Reps suggestion: Do 6 to 10 reps on the same side, then switch sides, says Swan.

6. Andrea Speir, Celebrity Pilates Instructor and Founder of SPEIR Pilates: Single-Leg Tricep Dip

While many arms exercises are biceps-focused, this simple isolation exercise dials in on the triceps, or the backs of your arms. (If you do find your biceps working overtime, this is a great way to make sure you’re building balanced upper-body strength.) “By hugging your elbows in toward your body and using your own bodyweight, this area is majorly targeted,” says Speir. And it’s really easy to do anywhere. “The great thing about this move is it takes up the smallest amount of space,” she adds.

  • Sit on the ground with your knees bent and your feet flat on the floor, about hip-distance apart. Place your hands behind you with your fingers facing toward your body.
  • Lift your hips up to bring your butt off the ground and shift your weight back into your hands, then lift your right leg toward the ceiling.
  • Bend your arms so your butt’s hovering just above the ground. Keep your elbows tight in toward the center of your body, and avoid flaring them out at an angle when you lower down.
  • Straighten your arms to return to the starting position.

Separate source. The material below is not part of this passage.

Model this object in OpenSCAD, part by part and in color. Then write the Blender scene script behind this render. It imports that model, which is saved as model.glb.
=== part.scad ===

Reps suggestion: Do 20 reps on the same side, then do 20 reps with the other leg toward the ceiling, says Speir.

7. Noam Tamir, Founder of TS Fitness in NYC: Breakdancer

Tamir is a fan of breakdancers, also known as sit-outs. “The sit-out is a combination of mobility, stability, strength, and coordination,” he explains. They work your upper body, glutes, and entire core. Plus, once you get the hang of the movement, you can start to speed it up, turning it into a low-impact cardio move.

  • Start on all fours, with your hands stacked under your shoulders and your knees stacked under your hips.
  • Lift your knees slightly off the ground.
  • Keeping your butt low, extend your right leg underneath your torso, rotating your body to open up to the left side. Hold your left arm in front of you (as shown). When you start to get comfortable with the move and want an extra balance challenge, extend your arm out to tap your right foot.
  • Return to starting position and repeat on the other side.

Reps suggestion: Aim to do 15 reps on each side (alternating back and forth), and 3 sets total, says Tamir.

8. Ashley Borden, Celebrity Trainer As Seen On Revenge Body with Khloe Kardashian: Glute Bridge

Borden is a fan of all types of glute bridges for activating your glutes, especially when you’re on the road. “Traveling means sitting a lot,” she says. “When we sit a lot, our hamstrings [and] hip flexors all shorten and tighten up.” Over time, this can make it challenging for your glutes to engage the way they’re supposed to, in the gym and in day-to-day life (this is also known as dead butt syndrome). Incorporating glute bridges in your routine can help combat this.

  • Lie on your back with your hands at your sides, knees bent, and feet flat on floor hip-width apart.
  • Squeeze your glutes and abs and push through your heels to lift your hips a few inches off the floor until your body forms a straight line from your shoulders to your knees.
  • Pause and squeeze your glutes at the top, then slowly lower your hips to return to the starting position.

Reps suggestion: Do 30 reps, and for an extra challenge, follow it up with 15 with your left leg extended toward the ceiling and 15 with your right leg extended, suggests Borden.